→ Input material
** Begin **
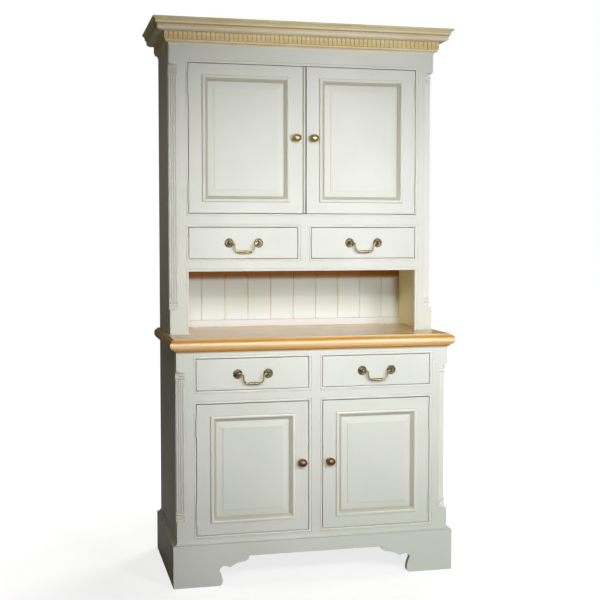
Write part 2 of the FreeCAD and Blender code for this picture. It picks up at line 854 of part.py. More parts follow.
** End **
** Begin **
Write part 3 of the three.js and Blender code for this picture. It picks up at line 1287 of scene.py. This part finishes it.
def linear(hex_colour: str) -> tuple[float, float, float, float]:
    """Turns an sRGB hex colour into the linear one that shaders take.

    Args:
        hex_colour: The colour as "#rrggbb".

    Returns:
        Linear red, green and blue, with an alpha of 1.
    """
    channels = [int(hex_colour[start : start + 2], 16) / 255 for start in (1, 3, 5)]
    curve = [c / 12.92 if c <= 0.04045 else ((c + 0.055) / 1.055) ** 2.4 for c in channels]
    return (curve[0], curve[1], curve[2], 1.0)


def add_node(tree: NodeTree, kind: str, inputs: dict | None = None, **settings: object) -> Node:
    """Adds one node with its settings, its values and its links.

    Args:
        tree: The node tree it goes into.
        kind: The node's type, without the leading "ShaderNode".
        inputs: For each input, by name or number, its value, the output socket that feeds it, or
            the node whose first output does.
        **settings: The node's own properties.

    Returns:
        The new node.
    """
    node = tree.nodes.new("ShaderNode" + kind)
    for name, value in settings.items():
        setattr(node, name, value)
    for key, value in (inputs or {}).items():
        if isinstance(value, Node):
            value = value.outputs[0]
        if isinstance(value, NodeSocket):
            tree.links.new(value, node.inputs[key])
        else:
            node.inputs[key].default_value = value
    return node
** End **
** Begin **
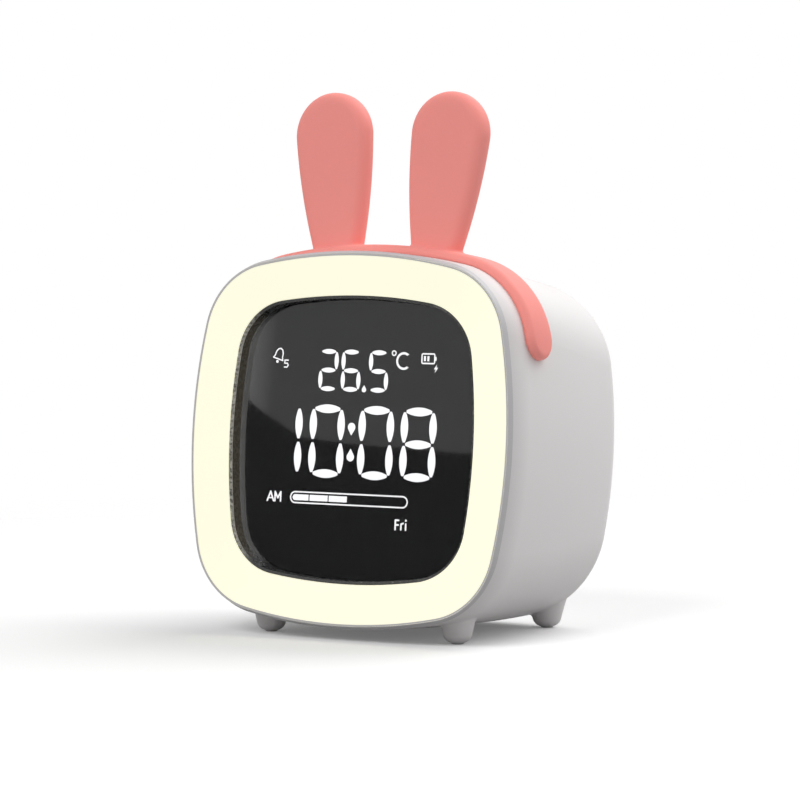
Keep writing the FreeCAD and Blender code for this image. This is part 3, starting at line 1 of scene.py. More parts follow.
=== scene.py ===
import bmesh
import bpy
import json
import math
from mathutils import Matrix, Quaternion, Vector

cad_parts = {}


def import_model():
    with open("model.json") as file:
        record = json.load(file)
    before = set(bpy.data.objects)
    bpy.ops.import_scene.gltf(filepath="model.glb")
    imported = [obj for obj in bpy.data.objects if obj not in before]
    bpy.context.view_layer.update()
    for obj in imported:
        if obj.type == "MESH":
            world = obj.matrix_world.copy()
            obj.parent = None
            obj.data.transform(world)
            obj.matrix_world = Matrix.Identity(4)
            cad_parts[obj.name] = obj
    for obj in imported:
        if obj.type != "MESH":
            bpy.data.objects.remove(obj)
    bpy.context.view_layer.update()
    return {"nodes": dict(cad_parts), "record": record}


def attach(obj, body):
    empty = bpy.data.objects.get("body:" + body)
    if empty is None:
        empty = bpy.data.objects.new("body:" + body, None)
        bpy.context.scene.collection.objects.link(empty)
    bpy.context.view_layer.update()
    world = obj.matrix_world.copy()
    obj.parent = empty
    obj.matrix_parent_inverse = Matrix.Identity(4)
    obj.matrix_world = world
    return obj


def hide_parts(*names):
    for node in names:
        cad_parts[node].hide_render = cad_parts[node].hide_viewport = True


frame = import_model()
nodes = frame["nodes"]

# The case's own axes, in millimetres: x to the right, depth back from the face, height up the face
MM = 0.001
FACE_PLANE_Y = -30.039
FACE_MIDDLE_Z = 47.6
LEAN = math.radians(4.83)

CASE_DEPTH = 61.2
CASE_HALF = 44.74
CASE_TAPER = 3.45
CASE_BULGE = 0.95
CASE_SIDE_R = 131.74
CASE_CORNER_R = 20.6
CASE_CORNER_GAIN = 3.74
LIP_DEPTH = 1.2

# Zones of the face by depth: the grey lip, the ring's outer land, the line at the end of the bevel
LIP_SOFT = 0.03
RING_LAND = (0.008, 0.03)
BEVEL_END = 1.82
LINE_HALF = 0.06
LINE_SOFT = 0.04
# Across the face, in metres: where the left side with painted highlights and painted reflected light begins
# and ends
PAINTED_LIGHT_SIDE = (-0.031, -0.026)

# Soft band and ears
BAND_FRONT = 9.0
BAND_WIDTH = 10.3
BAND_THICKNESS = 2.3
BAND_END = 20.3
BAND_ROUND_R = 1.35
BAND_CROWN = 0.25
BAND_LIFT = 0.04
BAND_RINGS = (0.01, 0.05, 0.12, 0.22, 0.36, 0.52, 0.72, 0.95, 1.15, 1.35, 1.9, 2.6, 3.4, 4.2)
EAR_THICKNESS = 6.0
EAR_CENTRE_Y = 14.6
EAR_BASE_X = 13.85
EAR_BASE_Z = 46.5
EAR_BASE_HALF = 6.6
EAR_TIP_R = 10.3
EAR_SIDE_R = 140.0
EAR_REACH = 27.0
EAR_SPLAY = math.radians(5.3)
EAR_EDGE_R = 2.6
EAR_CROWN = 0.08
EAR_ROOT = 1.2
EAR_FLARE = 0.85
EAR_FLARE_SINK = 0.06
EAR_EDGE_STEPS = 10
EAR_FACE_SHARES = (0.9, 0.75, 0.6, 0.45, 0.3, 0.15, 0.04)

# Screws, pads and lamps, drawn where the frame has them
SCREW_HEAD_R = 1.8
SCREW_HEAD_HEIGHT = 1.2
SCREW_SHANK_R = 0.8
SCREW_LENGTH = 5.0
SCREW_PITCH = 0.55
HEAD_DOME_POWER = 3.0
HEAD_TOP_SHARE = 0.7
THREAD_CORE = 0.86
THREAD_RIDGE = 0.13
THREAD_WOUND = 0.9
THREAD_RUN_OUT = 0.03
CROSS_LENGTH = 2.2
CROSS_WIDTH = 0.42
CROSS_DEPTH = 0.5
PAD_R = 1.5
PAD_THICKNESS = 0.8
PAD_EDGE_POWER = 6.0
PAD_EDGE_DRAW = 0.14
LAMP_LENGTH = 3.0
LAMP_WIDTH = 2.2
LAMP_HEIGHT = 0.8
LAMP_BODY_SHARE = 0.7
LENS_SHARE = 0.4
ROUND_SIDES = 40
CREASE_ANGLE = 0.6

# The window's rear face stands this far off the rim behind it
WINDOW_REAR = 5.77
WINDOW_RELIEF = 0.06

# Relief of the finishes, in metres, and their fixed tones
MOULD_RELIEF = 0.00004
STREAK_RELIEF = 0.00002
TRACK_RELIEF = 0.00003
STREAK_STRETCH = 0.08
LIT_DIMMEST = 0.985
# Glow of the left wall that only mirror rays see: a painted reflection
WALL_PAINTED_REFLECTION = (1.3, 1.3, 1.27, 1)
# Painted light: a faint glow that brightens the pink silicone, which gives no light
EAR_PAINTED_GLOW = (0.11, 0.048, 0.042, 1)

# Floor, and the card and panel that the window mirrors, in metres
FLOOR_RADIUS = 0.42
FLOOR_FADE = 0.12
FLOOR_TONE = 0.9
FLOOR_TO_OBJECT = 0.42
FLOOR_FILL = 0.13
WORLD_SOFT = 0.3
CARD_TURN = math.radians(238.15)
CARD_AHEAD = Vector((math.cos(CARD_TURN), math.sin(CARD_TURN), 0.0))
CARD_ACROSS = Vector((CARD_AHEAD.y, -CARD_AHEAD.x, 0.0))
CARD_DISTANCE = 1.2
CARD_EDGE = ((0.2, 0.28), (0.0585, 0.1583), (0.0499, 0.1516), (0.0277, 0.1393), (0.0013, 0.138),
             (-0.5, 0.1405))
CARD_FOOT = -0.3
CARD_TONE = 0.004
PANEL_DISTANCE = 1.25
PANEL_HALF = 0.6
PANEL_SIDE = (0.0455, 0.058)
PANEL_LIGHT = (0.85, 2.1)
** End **
→ Written exercise
Write out, exactly as they stand, the lines from the one containing "if empty is" through the one containing "EAR_FACE_SHARES = (0.9, 0.75, 0.6, 0.45, 0.3, 0.15, 0.04)", both ends included.

→ Result of this exercise
    if empty is None:
        empty = bpy.data.objects.new("body:" + body, None)
        bpy.context.scene.collection.objects.link(empty)
    bpy.context.view_layer.update()
    world = obj.matrix_world.copy()
    obj.parent = empty
    obj.matrix_parent_inverse = Matrix.Identity(4)
    obj.matrix_world = world
    return obj


def hide_parts(*names):
    for node in names:
        cad_parts[node].hide_render = cad_parts[node].hide_viewport = True


frame = import_model()
nodes = frame["nodes"]

# The case's own axes, in millimetres: x to the right, depth back from the face, height up the face
MM = 0.001
FACE_PLANE_Y = -30.039
FACE_MIDDLE_Z = 47.6
LEAN = math.radians(4.83)

CASE_DEPTH = 61.2
CASE_HALF = 44.74
CASE_TAPER = 3.45
CASE_BULGE = 0.95
CASE_SIDE_R = 131.74
CASE_CORNER_R = 20.6
CASE_CORNER_GAIN = 3.74
LIP_DEPTH = 1.2

# Zones of the face by depth: the grey lip, the ring's outer land, the line at the end of the bevel
LIP_SOFT = 0.03
RING_LAND = (0.008, 0.03)
BEVEL_END = 1.82
LINE_HALF = 0.06
LINE_SOFT = 0.04
# Across the face, in metres: where the left side with painted highlights and painted reflected light begins
# and ends
PAINTED_LIGHT_SIDE = (-0.031, -0.026)

# Soft band and ears
BAND_FRONT = 9.0
BAND_WIDTH = 10.3
BAND_THICKNESS = 2.3
BAND_END = 20.3
BAND_ROUND_R = 1.35
BAND_CROWN = 0.25
BAND_LIFT = 0.04
BAND_RINGS = (0.01, 0.05, 0.12, 0.22, 0.36, 0.52, 0.72, 0.95, 1.15, 1.35, 1.9, 2.6, 3.4, 4.2)
EAR_THICKNESS = 6.0
EAR_CENTRE_Y = 14.6
EAR_BASE_X = 13.85
EAR_BASE_Z = 46.5
EAR_BASE_HALF = 6.6
EAR_TIP_R = 10.3
EAR_SIDE_R = 140.0
EAR_REACH = 27.0
EAR_SPLAY = math.radians(5.3)
EAR_EDGE_R = 2.6
EAR_CROWN = 0.08
EAR_ROOT = 1.2
EAR_FLARE = 0.85
EAR_FLARE_SINK = 0.06
EAR_EDGE_STEPS = 10
EAR_FACE_SHARES = (0.9, 0.75, 0.6, 0.45, 0.3, 0.15, 0.04)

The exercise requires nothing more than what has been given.